Всегда одно и то же. Вали отсюда со своей мерзкой мордой и старыми прибаутками.
— Пап, ну что, доиграем?
— Да, только у нас же гости...
— Ничего, играйте-играйте!
Янне откинулся на спинку стула с видом человека, которому совершенно некуда спешить. Оскар знал, что битва проиграна. Вечер окончен. Все будет как всегда.
Ему хотелось закричать, что-нибудь разбить, желательно морду Янне, когда отец подошел к буфету, достал бутылку и две рюмки и поставил их на стол.
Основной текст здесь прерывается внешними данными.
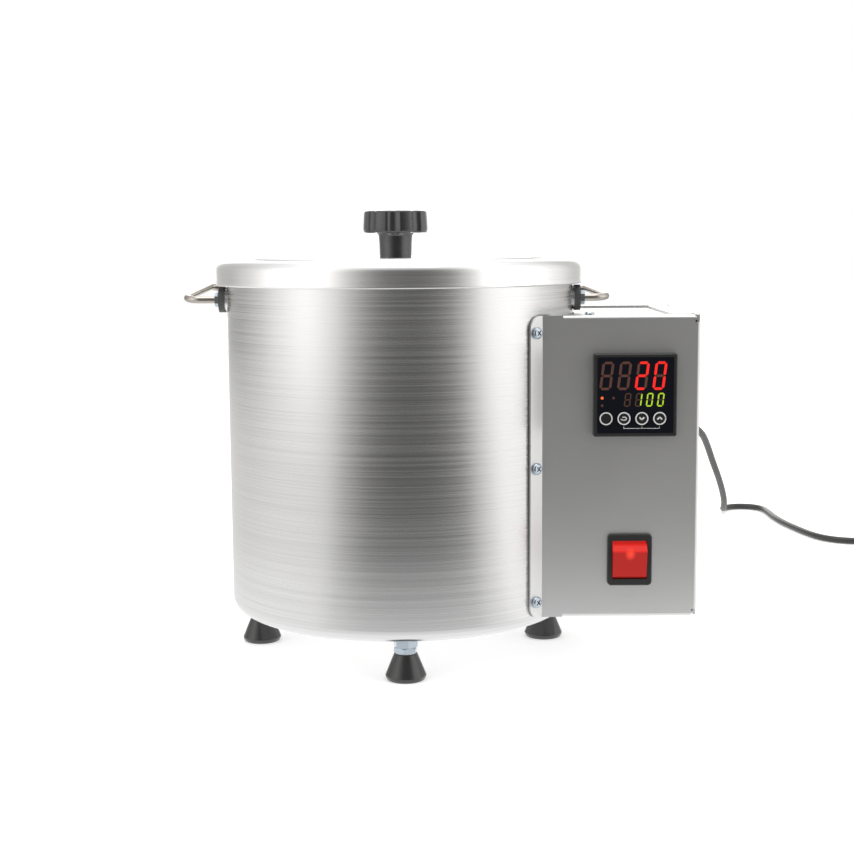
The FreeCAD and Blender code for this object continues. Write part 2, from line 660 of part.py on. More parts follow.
def mains_plug(x, y, z):
    """A straight moulded plug with two blades and a round earth pin, lying on the floor, pins towards -Y."""
    sleeve = turned([(cord_radius, 0), (4.2, 0), (6.0, 14), (cord_radius, 14)])
    sleeve = placed(sleeve, (x, y, z), (0, -1, 0))
    body = extruded([(x - 9, 0.2, 3), (x + 9, 0.2, 3), (x + 13, 10, 4), (x + 13, 20, 6), (x + 6, 27, 5),
                     (x - 6, 27, 5), (x - 13, 20, 6), (x - 13, 10, 4)], "y", y - 42, y - 14)
    flange = extruded([(x - 9, 0.2, 3), (x + 9, 0.2, 3), (x + 14, 10, 4), (x + 14, 20, 6), (x + 6, 28, 5),
                       (x - 6, 28, 5), (x - 14, 20, 6), (x - 14, 10, 4)], "y", y - 42, y - 38)
    blades = [box(x + dx - 0.8, x + dx + 0.8, y - 59, y - 36, z - 3.2, z + 3.2) for dx in (-6.35, 6.35)]
    pin = rod((x, y - 36, z + 11.9), (x, y - 62, z + 11.9), 2.38)
    sockets = Part.makeCompound(blades + [pin])
    add("plug_body", fused([sleeve, body, flange]).cut(sockets))
    add("plug_pins", *blades, pin)


def export():
    os.makedirs("parts", exist_ok=True)
    whole = []
    for name, shape in nodes.items():
        moved = shape.copy()
        moved.translate(V(pot_x, 0, 0))
        solids = moved.Solids
        (solids[0] if len(solids) == 1 else moved).exportStep("parts/%s.step" % name)
        whole.append((name, moved))
    loose = ("power_cord", "cord_coil", "plug_body", "plug_pins")
    body = Part.makeCompound([shape for name, shape in whole if name not in loose]).BoundBox
    print("nodes", len(nodes), "box", [round(v, 2) for v in (body.XMin, body.XMax, body.YMin, body.YMax,
                                                               body.ZMin, body.ZMax)])
    for name, shape in whole:
        if not shape.isValid():
            print("invalid", name)


outer_shell()
inner_pot()
insulation()
heater()
sensors()
grommet_and_leads()
feet()
handles()
lid()
lid_knob()
control_box_wrap()
box_covers()
controller()
rocker_switch()
box_inside()
cord_gland()
power_cord()
export()
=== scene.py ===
import json
import math

import bmesh
import bpy
from mathutils import Matrix, Vector


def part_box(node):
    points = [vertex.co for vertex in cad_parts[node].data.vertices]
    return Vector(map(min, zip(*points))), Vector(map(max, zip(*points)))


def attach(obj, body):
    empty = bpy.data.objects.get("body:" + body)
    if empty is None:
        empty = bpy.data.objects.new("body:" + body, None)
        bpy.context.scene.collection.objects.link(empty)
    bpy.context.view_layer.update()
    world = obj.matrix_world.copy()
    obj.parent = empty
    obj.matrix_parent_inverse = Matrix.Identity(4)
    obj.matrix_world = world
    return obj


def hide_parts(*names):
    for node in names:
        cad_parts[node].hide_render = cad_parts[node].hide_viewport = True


# Wax warmer pot: looks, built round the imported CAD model. Unless a comment says otherwise, positions are in
# millimetres from the pot's axis on the floor, as in the CAD source, and at() turns them into the row frame
# in metres.

MM = 0.001
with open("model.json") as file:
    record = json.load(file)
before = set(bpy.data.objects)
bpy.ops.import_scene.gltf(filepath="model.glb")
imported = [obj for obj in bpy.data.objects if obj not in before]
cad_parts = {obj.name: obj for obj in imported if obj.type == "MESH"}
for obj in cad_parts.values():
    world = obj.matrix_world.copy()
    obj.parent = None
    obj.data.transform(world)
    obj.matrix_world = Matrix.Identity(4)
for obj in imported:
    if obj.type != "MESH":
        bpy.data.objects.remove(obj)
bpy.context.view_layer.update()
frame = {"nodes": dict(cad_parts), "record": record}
nodes = frame["nodes"]
shell_low, shell_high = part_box("outer_shell")
AXIS = Vector(((shell_low.x + shell_high.x) / 2, (shell_low.y + shell_high.y) / 2, 0.0))


def at(x, y, z):
    """Millimetres from the pot's axis to the row frame in metres."""
    return AXIS + Vector((x, y, z)) * MM


# ---------------------------------------------------------------- camera

def add_camera():
    data = bpy.data.cameras.new("camera")
    data.sensor_width = 36.0
    data.lens = 62.48
    camera = bpy.data.objects.new("camera", data)
    bpy.context.scene.collection.objects.link(camera)
    yaw, pitch, roll = math.radians(-0.539), math.radians(-7.207), math.radians(-0.402)
    turn = Matrix.Rotation(-yaw, 4, "Z") @ Matrix.Rotation(math.pi / 2 + pitch, 4, "X")
    turn = turn @ Matrix.Rotation(roll, 4, "Z")
    camera.matrix_world = Matrix.Translation(at(24.9, -926.3, 253.1)) @ turn
    bpy.context.scene.camera = camera


# ---------------------------------------------------------------- mesh helpers

def rounded(corners, closed=True, steps=7):
    """Corners (a, b) or (a, b, radius) as points, with the rounded corners as arcs."""
    points = []
    count = len(corners)
    for i, corner in enumerate(corners):
        here = Vector(corner[:2])
        radius = corner[2] if len(corner) > 2 else 0
        if radius == 0 or (not closed and i in (0, count - 1)):
            points.append(here)
            continue
        back = (Vector(corners[i - 1][:2]) - here).normalized()
        ahead = (Vector(corners[(i + 1) % count][:2]) - here).normalized()
        half = back.angle(ahead) / 2
        centre = here + (back + ahead).normalized() * (radius / math.sin(half))
        start = here + back * (radius / math.tan(half)) - centre
        end = here + ahead * (radius / math.tan(half)) - centre
        sweep = start.angle_signed(end)
        for k in range(steps + 1):
            points.append(centre + Matrix.Rotation(-sweep * k / steps, 2) @ start)
    return points


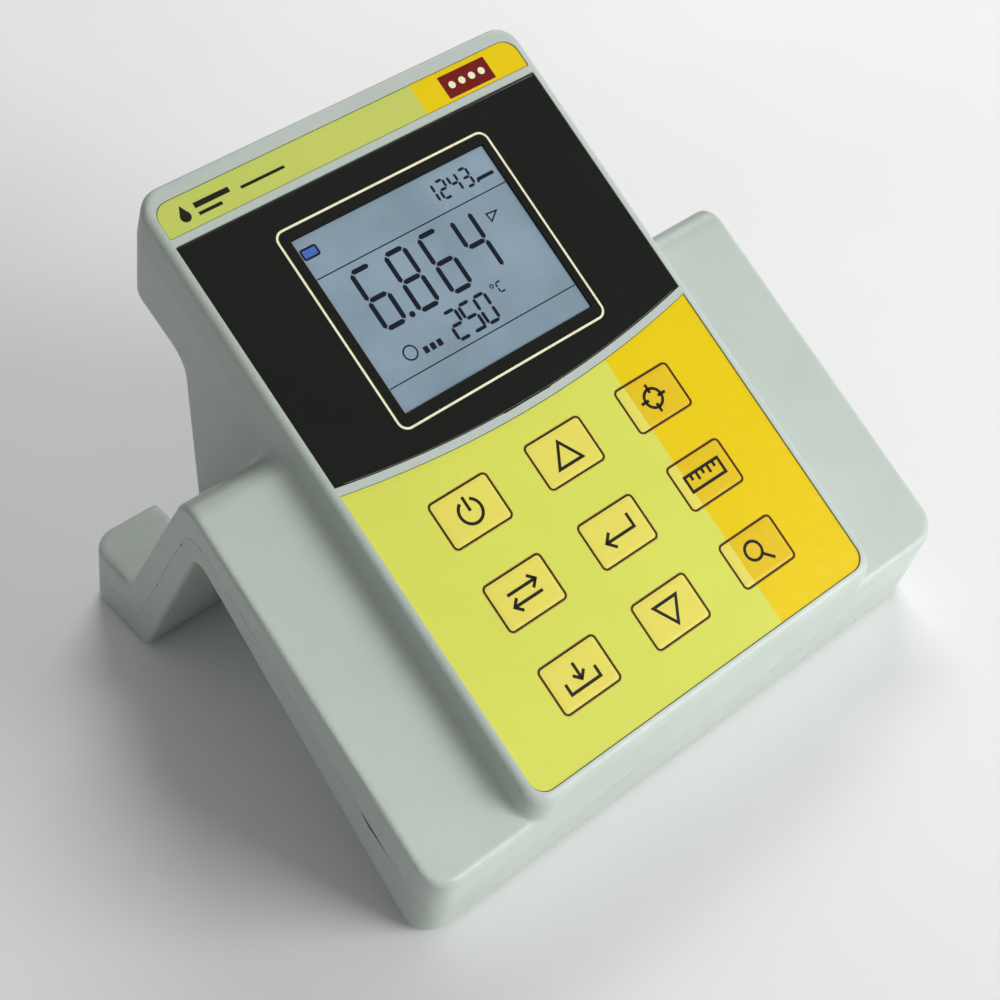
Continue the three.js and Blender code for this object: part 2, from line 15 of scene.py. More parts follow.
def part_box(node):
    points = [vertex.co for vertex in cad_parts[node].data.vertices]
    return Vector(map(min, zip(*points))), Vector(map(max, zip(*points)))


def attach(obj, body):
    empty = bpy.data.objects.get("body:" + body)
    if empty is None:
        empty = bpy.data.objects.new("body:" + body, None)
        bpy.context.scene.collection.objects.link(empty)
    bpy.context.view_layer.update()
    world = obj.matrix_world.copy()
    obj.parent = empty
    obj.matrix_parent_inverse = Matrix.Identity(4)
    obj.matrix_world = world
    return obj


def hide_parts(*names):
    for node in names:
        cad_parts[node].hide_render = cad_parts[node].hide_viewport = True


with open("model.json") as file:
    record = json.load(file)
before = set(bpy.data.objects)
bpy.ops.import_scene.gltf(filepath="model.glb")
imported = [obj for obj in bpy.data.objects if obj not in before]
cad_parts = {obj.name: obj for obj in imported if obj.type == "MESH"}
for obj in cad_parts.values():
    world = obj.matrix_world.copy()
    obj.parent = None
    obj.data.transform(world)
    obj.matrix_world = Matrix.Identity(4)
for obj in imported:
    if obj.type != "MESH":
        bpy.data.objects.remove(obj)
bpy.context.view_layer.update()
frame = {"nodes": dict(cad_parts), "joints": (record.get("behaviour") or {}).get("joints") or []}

Янне потер руки, и в воздухе снова заплясали чешуйки.
— О, смотри-ка, кое-что, значит, имеется в закромах-то...
Оскар смотрел на листок с недоигранной партией.
Вот здесь он поставил бы следующий крестик.
Но на сегодня с этим покончено. Ни крестиков, ни ноликов. Ничего.
Папа принялся разливать, и водка с бульканьем полилась из бутылки. Узкий стеклянный конус наполнился прозрачной жидкостью. Рюмка в руке отца казалась такой маленькой и хрупкой. Почти незаметной.
И все равно ей удавалось все испортить. Все.
Оскар скомкал листок с незаконченной партией и бросил его в печку. Отец не протестовал. Они с Янне завели разговор о каком-то общем знакомом, сломавшем ногу. Потом поговорили о других известных им переломах, разлили по новой.
Оскар сидел перед открытой дверцей печи, наблюдая, как вспыхивает и обугливается листок. Потом принес остальные партии и тоже кинул их в огонь.
Папа с Янне взяли рюмки и бутылку и перебрались в большую комнату, папа позвал его «посидеть с ними, поговорить», и Оскар ответил: «Может, позже». Какое-то время посидел, глядя в огонь. Жар ласкал его лицо. Он встал, взял с кухонного стола чистую тетрадь в клеточку, вырвал из нее все страницы и поджег. Когда тетрадь, включая обложку, превратилась в пепел, он принес карандаши и тоже бросил их в печь.
Было в ночной больнице что-то особенное. Мод Карлберг за стойкой регистрации окинула взглядом почти пустой зал. Кафетерий и киоски были закрыты, лишь несколько посетителей скользили, как призраки, под высоким потолком.
В такой поздний час ей нравилось представлять, что она и только она блюдет покой гигантского здания больницы Дандерюд. Конечно же, это было не так. В случае проблемы ей стоило лишь нажать на кнопку, и в течение трех минут перед ней возникал охранник.
Чтобы скоротать время поздними вечерами, она изобрела одну игру.
Она придумывала профессию, место жительства и приблизительную биографию некоего абстрактного персонажа. Возможно, какую-нибудь болезнь. А потом примеряла все это на первого попавшегося человека. Часто результат оказывался по меньшей мере забавным.
Например, она выдумала пилота, проживающего на Гетгатан с двумя собаками, о которых во время командировок заботилась тайно влюбленная в пилота соседка (ну или сосед). Проблема пилота заключалась в том, что ему или ей мерещились зеленые человечки в красных колпачках, парящие в облаках, когда он / она сидел / сидела за штурвалом.